Tag Archives: saying no

How to Say No

Say Yes!

Image by erix! via Flickr

Last week I wrote about making time for what truly matters to you and a key part of that is being able to say no to less important things.  I know, this is easier said than done.

For the longest time, I knew I needed more sleep yet time and again I would catch myself staying up way too late to watch movies.  And usually, they weren’t even all that good.  In my sleep deprived state, I’d kick myself for doing that.  But next week, I’d do it again.  Why?  It wasn’t until I realized that I was afraid of missing out on a really good movie that I was finally able to break the habit of turning on the TV before going to bed just to see what’s playing.  Sure this fear is irrational in the age of on demand movies but most fears are.

So what are some reasons it’s so hard to say no, both to others and to ourselves?

  • we don’t want to hurt other people’s feelings
  • we worry we’re going to miss out on something
  • we don’t want to appear selfish or unhelpful
  • we want to be liked or needed
  • we feel pressured to do the socially acceptable thing
  • we worry we won’t be asked again in the future
  • we don’t want to create conflict

The bottom line is that we have a hard time saying no because of fear in some form.  It’s important to recognize what you’re afraid of.  Be compassionate and acknowledging your concerns.  Then focus on what you have to gain by saying no.  There are opportunity costs to every decision.  By saying no to the less important, you have a chance to say yes to what really matters to you.  This is true not just of time but also money.

So how do you graciously say no?  I once heard author and healer Judith Orloff say, “‘No’ is a complete sentence.”  It’s a great line but we humans are biologically and socially programed to care about what others think so it’s not as simple as that.  The key is to be direct.  Don’t over explain but don’t lie either.  Here’s some language you can try:

  1. Sorry, I can’t.  I have other plans already (even if your plan is just spending time relaxing at home)
  2. I have a full plate right now.  I’ll call you if my schedule opens up.
  3. I need to check my calendar (or check with my significant other) and get back to you.  (This is a last resort.  It’s best to just decline immediately and get it over with.)

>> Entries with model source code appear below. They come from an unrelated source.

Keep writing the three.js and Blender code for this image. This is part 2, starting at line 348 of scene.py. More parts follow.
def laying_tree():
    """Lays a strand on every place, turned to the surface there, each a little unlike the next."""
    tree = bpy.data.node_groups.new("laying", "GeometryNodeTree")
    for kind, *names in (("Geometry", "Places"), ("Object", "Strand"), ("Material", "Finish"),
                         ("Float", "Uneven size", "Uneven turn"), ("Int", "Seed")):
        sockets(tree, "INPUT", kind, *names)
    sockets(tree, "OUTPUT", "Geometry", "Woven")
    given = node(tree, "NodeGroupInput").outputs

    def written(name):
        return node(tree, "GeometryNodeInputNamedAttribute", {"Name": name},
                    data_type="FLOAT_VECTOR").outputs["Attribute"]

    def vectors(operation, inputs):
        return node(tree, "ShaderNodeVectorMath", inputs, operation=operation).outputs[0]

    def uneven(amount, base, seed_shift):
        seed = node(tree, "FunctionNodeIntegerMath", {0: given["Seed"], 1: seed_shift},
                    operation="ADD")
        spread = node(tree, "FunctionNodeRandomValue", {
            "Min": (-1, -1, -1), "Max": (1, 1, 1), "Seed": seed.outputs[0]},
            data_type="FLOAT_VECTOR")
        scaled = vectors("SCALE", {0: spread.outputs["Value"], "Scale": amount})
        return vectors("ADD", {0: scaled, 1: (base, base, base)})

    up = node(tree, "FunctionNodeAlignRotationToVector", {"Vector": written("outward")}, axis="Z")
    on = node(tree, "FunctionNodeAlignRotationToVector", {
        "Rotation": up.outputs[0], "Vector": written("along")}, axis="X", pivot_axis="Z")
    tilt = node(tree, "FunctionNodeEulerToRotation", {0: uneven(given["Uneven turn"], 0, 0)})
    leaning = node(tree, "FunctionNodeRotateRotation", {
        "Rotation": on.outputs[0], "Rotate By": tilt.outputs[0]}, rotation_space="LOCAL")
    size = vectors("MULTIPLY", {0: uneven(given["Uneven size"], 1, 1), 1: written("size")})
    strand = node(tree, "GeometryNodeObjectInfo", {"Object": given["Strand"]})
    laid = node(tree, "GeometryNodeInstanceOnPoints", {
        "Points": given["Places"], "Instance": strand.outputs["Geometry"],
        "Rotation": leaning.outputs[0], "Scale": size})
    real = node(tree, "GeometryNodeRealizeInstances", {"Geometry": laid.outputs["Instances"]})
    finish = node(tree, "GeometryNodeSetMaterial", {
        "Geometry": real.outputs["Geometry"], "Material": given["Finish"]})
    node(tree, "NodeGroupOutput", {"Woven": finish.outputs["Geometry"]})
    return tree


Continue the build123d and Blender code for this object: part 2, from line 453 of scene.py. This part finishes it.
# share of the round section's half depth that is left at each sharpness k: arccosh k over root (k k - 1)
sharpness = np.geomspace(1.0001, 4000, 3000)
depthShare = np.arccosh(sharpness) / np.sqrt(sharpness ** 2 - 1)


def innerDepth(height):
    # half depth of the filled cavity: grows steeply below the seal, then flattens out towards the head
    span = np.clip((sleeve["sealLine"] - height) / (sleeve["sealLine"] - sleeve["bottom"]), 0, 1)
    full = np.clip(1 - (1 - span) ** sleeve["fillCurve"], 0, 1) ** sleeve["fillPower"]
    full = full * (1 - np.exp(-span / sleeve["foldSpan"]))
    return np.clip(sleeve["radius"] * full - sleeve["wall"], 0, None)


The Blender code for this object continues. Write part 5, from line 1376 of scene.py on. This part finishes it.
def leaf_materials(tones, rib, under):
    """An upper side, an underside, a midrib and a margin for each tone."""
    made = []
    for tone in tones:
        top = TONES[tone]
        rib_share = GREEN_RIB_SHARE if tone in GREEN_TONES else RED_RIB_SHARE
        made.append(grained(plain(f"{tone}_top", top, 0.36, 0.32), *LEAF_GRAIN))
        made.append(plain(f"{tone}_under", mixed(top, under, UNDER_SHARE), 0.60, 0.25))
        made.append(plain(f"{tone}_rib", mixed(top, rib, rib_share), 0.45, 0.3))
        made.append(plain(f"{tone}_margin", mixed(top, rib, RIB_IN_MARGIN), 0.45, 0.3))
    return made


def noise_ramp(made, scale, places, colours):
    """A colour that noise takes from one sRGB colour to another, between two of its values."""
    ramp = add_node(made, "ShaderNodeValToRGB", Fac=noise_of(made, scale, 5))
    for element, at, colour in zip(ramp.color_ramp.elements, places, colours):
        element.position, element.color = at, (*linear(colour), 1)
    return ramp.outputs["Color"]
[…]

Take a look at your current commitments.  What would you say no to if you knew there would be no negative consequences?  This helps you see what you should be letting go of.  Of course in real life there are negative consequences sometimes but usually it’s not that big of a deal, either for you or for other people.  The dinner party will go on without you.  The charity project will be completed without your help.  Your friend will find someone else to bail them out.

It’s okay to change your mind after you’ve said yes.  If you’re someone who reflexively says yes, it’ll take time for you to learn to respond differently.  In the mean time, give yourself permission to change your mind and let the other person know.  As you make better decisions and stop agreeing to things you don’t want to do, you’ll need to change your mind less often.

Being able to say no comfortably is an acquired skill.  It just takes practice.  Learn to say no so you can say yes to the life you really want to live.